Und auch die Idee des Kulturkanals schwebt noch im Raum und wurde sogar schon vom Bezirksamtsleiter aufgegriffen. Entlang beider Ufer des Veringkanals, von der Fährstraße im Norden bis hin zum Gelände des Dockville-Festivals im Süden, könnten Musikclubs, Kinos, Ateliers und Werkstätten entstehen. Ein Anfang ist schon jetzt gemacht mit dem Veranstaltungszentrum Honigfabrik und dem demnächst fertiggestellten Kunst- und Kreativzentrum Veringhöfe.

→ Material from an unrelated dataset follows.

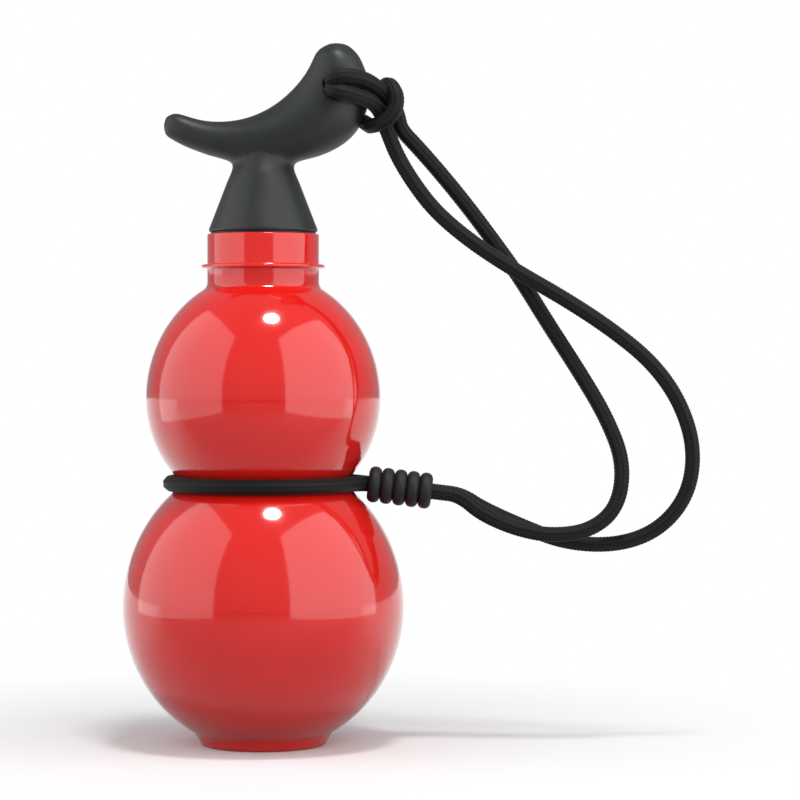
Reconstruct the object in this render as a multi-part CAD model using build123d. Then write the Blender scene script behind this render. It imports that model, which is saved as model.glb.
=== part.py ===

6000 Unterschriften für den Senator

Damit die Soulkitchen-Halle in Zukunft Teil eines solchen Kreativensembles wird, müsste aber zunächst die Finanzbehörde umgestimmt werden, der das Gelände gehört. Das Gebäude sei so stark sanierungsbedürftig, dass ein anderweitiger Nutzen nicht lohne, so ein Sprecher der Behörde. Dies hätten Statiker und Gutachter bestätigt. Die Planungen für den Abriss seien jedoch noch nicht abgeschlossen, man erwarte, dass sich die Bürgerschaft in den nächsten Tagen an die Behörde wende.

Eine Räumung noch am Wochenende erscheint somit unwahrscheinlich, aber es ob es für den dauerhaften Verbleib reicht, wird das Soulkitchen-Team wohl erst in den kommenden Wochen erfahren. Am Mittwoch wollen sie die gesammelten Unterschriften der Petition, mehr als 6300 nebst Kommentaren, dem Finanzsenator persönlich überreichen. Und zumindest die musikalischen Pläne fürs Wochenende stehen schon. "Am Samstag wollen wir Disco-Songs spielen, wie in meiner Jugend", sagt Mathias Lintl und lacht.

Warum braucht Hamburg die Soulkitchen-Halle? Lintl überlegt kurz. "Weil Kultur für die Seele in Hamburg einen Ort braucht."